Before the Bighorn 100 and 50 mile races, you are given instructions on what to do if you encounter wild horses, moose, or get bitten by a rattle snake.., if that's not your idea of a fun weekend, I don't know what is!
While driving from Southern Colorado to Northern Wyoming (500 miles), you begin to get an idea of how rugged the terrain and State, in general, really is. The further North you get the more sparse the human population, the bigger the mountains, and the more frequent the wildlife. Seeing a pack of apparently wild horses running up a rocky mountain side and nearly running over an antelope on the highway were the first hints of how wild of a weekend it was going to be.
After meeting a friend for dinner, the usual pre-race ritual began. Water, gels, bib number, sunscreen, etc. The part that caught us both off guard is how late it stays daylight. Being only a few miles from Billings, Montana we were far enough North that it was almost 11:00pm before we realized that we needed to be on the shuttle in less than 5 hours.

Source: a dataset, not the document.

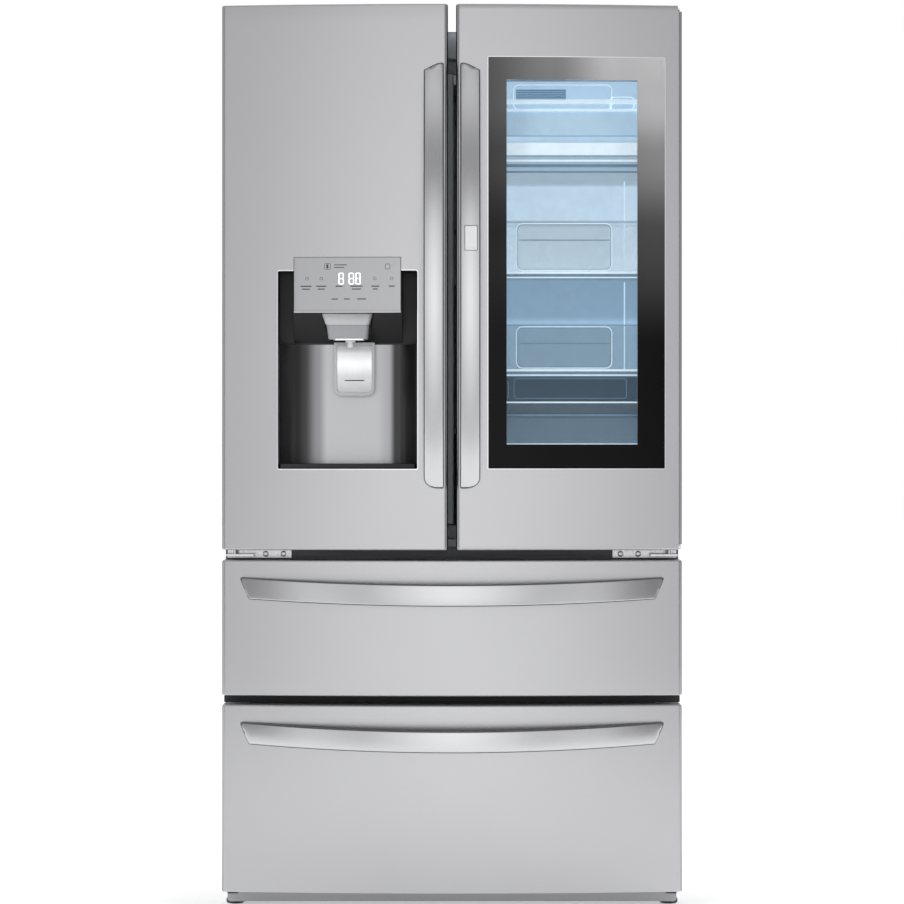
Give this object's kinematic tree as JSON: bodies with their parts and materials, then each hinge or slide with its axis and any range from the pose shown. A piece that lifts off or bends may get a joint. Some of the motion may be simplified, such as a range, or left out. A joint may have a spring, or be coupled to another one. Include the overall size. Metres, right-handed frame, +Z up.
{
  "type": "french door refrigerator",
  "caption": "Tall refrigerator with paired bowed doors, a glazed outer door, an ice and water dispenser, and stacked freezer drawers with bar handles.",
  "frame": {"origin": "on the floor under the middle of the bounding box", "axes": "+X to the right as seen from the front, +Y to the back, +Z up"},
  "size_m": [0.908, 0.921, 1.778],
  "materials": {
    "stainless": "vertically brushed",
    "case_grey": "textured satin",
    "zinc": "zinc plated satin",
    "white_plastic": "satin",
    "grey_plastic": "satin",
    "dark_plastic": "satin",
    "clear_plastic": "clear",
    "dark_glass": "mirror printed",
    "shelf_glass": "clear",
    "foam": "raw foam",
    "gasket": "matte",
    "black_steel": "satin black"
  },
  "bodies": {
    "cabinet": {"outer_case": "case_grey", "insulation": "foam", "fridge_liner": "white_plastic", "freezer_liner": "white_plastic", "cross_rail": "zinc", "drawer_rail": "zinc", "back_panel": "zinc", "cord_gland": "dark_plastic", "base_frame": "zinc", "base_grille": "case_grey", "compressor": "black_steel", "mid_hinge_left": "zinc", "mid_hinge_right": "zinc", "top_hinge_left": "zinc", "top_hinge_right": "zinc", "hinge_cover_left": "case_grey", "hinge_cover_right": "case_grey", "air_duct": "white_plastic", "shelf_upper": "shelf_glass", "shelf_lower": "shelf_glass", "drawer_slides": "zinc"},
    "fan": {"condenser_fan": "dark_plastic"},
    "left_foot": {"foot_left": "dark_plastic"},
    "right_foot": {"foot_right": "dark_plastic"},
    "left_roller": {"roller_left": "dark_plastic"},
    "right_roller": {"roller_right": "dark_plastic"},
    "left_crisper": {"crisper_left": "clear_plastic"},
    "right_crisper": {"crisper_right": "clear_plastic"},
    "left_door": {"left_door_skin": "stainless", "left_door_core": "white_plastic", "left_door_gasket": "gasket", "left_handle": "stainless", "dispenser_housing": "dark_plastic", "control_panel": "stainless", "ice_chute": "grey_plastic", "left_door_bin": "clear_plastic", "ice_bin": "clear_plastic"},
    "mullion": {"flipper_mullion": "grey_plastic"},
    "ice_room_door": {"ice_door": "white_plastic"},
    "paddle": {"dispenser_paddle": "white_plastic"},
    "drip_pan": {"drip_tray": "dark_plastic"},
    "right_door": {"right_door_frame": "white_plastic", "right_door_gasket": "gasket", "right_door_bin_top": "clear_plastic", "right_door_bin_upper": "clear_plastic", "right_door_bin_lower": "clear_plastic", "right_door_bin_bottom": "clear_plastic"},
    "showcase_door": {"showcase_skin": "stainless", "showcase_core": "grey_plastic", "showcase_glass": "dark_glass", "right_handle": "stainless"},
    "release_button": {"handle_button": "stainless"},
    "upper_drawer": {"upper_drawer_front": "stainless", "upper_drawer_gasket": "gasket", "upper_drawer_handle": "stainless", "upper_drawer_basket": "white_plastic"},
    "lower_drawer": {"lower_drawer_front": "stainless", "lower_drawer_gasket": "gasket", "lower_drawer_handle": "stainless", "lower_drawer_basket": "white_plastic"}
  },
  "joints": [
    {"name": "left_door_hinge", "type": "hinge", "parent": "cabinet", "child": "left_door", "pos_m": [-0.43, -0.326, 0.708], "axis": [0, 0, -1], "range_deg": [0, 105]},
    {"name": "mullion_fold", "type": "hinge", "parent": "left_door", "child": "mullion", "pos_m": [-0.034, -0.283, 1.205], "axis": [0, 0, 1], "range_deg": [0, 90]},
    {"name": "ice_door_hinge", "type": "hinge", "parent": "left_door", "child": "ice_room_door", "pos_m": [-0.39, -0.201, 1.475], "axis": [0, 0, 1], "range_deg": [0, 90]},
    {"name": "dispenser_paddle_pivot", "type": "hinge", "parent": "left_door", "child": "paddle", "pos_m": [-0.1925, -0.345, 1.116], "axis": [1, 0, 0], "range_deg": [0, 10], "stiffness_Nm_per_rad": 0.6},
    {"name": "drip_tray_slide", "type": "slide", "parent": "left_door", "child": "drip_pan", "axis": [0, -1, 0], "range_m": [0, 0.05]},
    {"name": "right_door_hinge", "type": "hinge", "parent": "cabinet", "child": "right_door", "pos_m": [0.43, -0.326, 0.708], "axis": [0, 0, 1], "range_deg": [0, 100]},
    {"name": "showcase_hinge", "type": "hinge", "parent": "right_door", "child": "showcase_door", "pos_m": [0.438, -0.362, 0.708], "axis": [0, 0, 1], "range_deg": [0, 100]},
    {"name": "release_button_press", "type": "slide", "parent": "showcase_door", "child": "release_button", "axis": [0, 1, 0], "range_m": [0, 0.003], "stiffness_N_per_m": 700},
    {"name": "upper_drawer_slide", "type": "slide", "parent": "cabinet", "child": "upper_drawer", "axis": [0, -1, 0], "range_m": [0, 0.4]},
    {"name": "lower_drawer_slide", "type": "slide", "parent": "cabinet", "child": "lower_drawer", "axis": [0, -1, 0], "range_m": [0, 0.4]},
    {"name": "crisper_left_slide", "type": "slide", "parent": "cabinet", "child": "left_crisper", "axis": [0, -1, 0], "range_m": [0, 0.028]},
    {"name": "crisper_right_slide", "type": "slide", "parent": "cabinet", "child": "right_crisper", "axis": [0, -1, 0], "range_m": [0, 0.028]},
    {"name": "condenser_fan_spin", "type": "hinge", "parent": "cabinet", "child": "fan", "pos_m": [0.015, 0.33, 0.15], "axis": [1, 0, 0], "continuous": true},
    {"name": "foot_left_screw", "type": "hinge", "parent": "cabinet", "child": "left_foot", "pos_m": [-0.433, -0.265, 0], "axis": [0, 0, 1], "continuous": true},
    {"name": "foot_right_screw", "type": "hinge", "parent": "cabinet", "child": "right_foot", "pos_m": [0.433, -0.265, 0], "axis": [0, 0, 1], "continuous": true},
    {"name": "roller_left_spin", "type": "hinge", "parent": "cabinet", "child": "left_roller", "pos_m": [-0.407, 0.4, 0.022], "axis": [1, 0, 0], "continuous": true},
    {"name": "roller_right_spin", "type": "hinge", "parent": "cabinet", "child": "right_roller", "pos_m": [0.407, 0.4, 0.022], "axis": [1, 0, 0], "continuous": true}
  ],
  "couplings": [
    {"joint": "mullion_fold", "follows": "left_door_hinge", "ratio": 0.85714}
  ]
}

Needless to say, sleep didn't come easy.
On paper the race course seemed to be ideal for a PR; you begin with 18 miles of downhill (starting at 8800 ft elevation), gain a couple thousand feet in 3 miles, run through rolling terrain for about 17 miles, and then have another long, steep downhill back into the town of Dayton, Wyoming to the finish 52 miles away. Easy enough, right?
What paper doesn't prepare you for is the mud that you run through for the first 20+ miles, the narrow and rocky single track, the rivers that you must cross (almost waist deep), the heat, or the moose attack variable (talk to Karl Meltzer, the 100 mile winner, for the full story on how to avoid death by cow moose)! The mud is due to the snow runoff and is at times 6"+ deep; having a shoe ripped off your foot is not uncommon!
After running downhill 18 miles and then climbing to the 21 mile aid station, I was unaware of the toll the heat, the pounding on my knees, and my exertion level level were taking on me. It wasn't until the aid station at approximately 28 miles that I realized how depleted I was; I was caked in salt, still drinking water, but not peeing. At the aid station, bacon and potatoes covered with salt seemed like the logical miracle cure, but it was too little too late. Once your body is that depleted, you don't bounce back quickly.
After covering nearly a mile after that aid station, I realized that I'd left my salt and electrolyte tablets behind. As awful as it is to backtrack, I knew that I wouldn't finish without these supplements. Once retrieved, the mental lows began to cripple me to the point where I had to walk DOWNHILL sections of the course due to the fatigue I was feeling. By 31 miles, I was laying on my back in a field with nothing but the idea of quitting on my mind. Thankfully, logic kicked in and I reminded myself that I was litterally in the middle of nowhere and that it would take longer to get out via stretcher than if I just toughed it out. Continuous forward motion... even if I had to walk 21 miles, I was determined to finish on my own power.
The next 4 hours weren't fun, but a little after 4 pm the finish finally came! I was 10th overall in 10:20.xx and 2nd place 20-29 male.
The scary part of the story began after the race was completed. I was about to experience the excitement of hyponatremia (complete salt deficiency). When you run out of salt, you no longer can absorb water, so no matter how much I tried to drink, I still was feeling effects similiar to severe dehydration.
I was found by the medical staff face down in the park near the finish line festival, having apparently passed out. I was very delirious, so the details of the next 3-4 hours are fuzzy, but they involved slipping in and out of consciousness, nausea, several bags of saline solution IV, and an uncontrolable heartrate. I would awake to various EMT's all trying to keep my conscious and get a coherent response to their questions. But after a few hour of IV and attention, I declined the trip to the ER that they were offering and managed to make it to the luxury accomodations of the front seat of my Honda Civic for the best night's sleep I've ever had!
It was a great weekend!
A new hydration and salt/electrolyte combination will be mandatory if I want to beat the inherent salt processing problems associated with Cystic Fibrosis and finish Leadville in 5 weeks. The Minnesota Voyageur 50 miler in 2 weeks will be a good testing ground.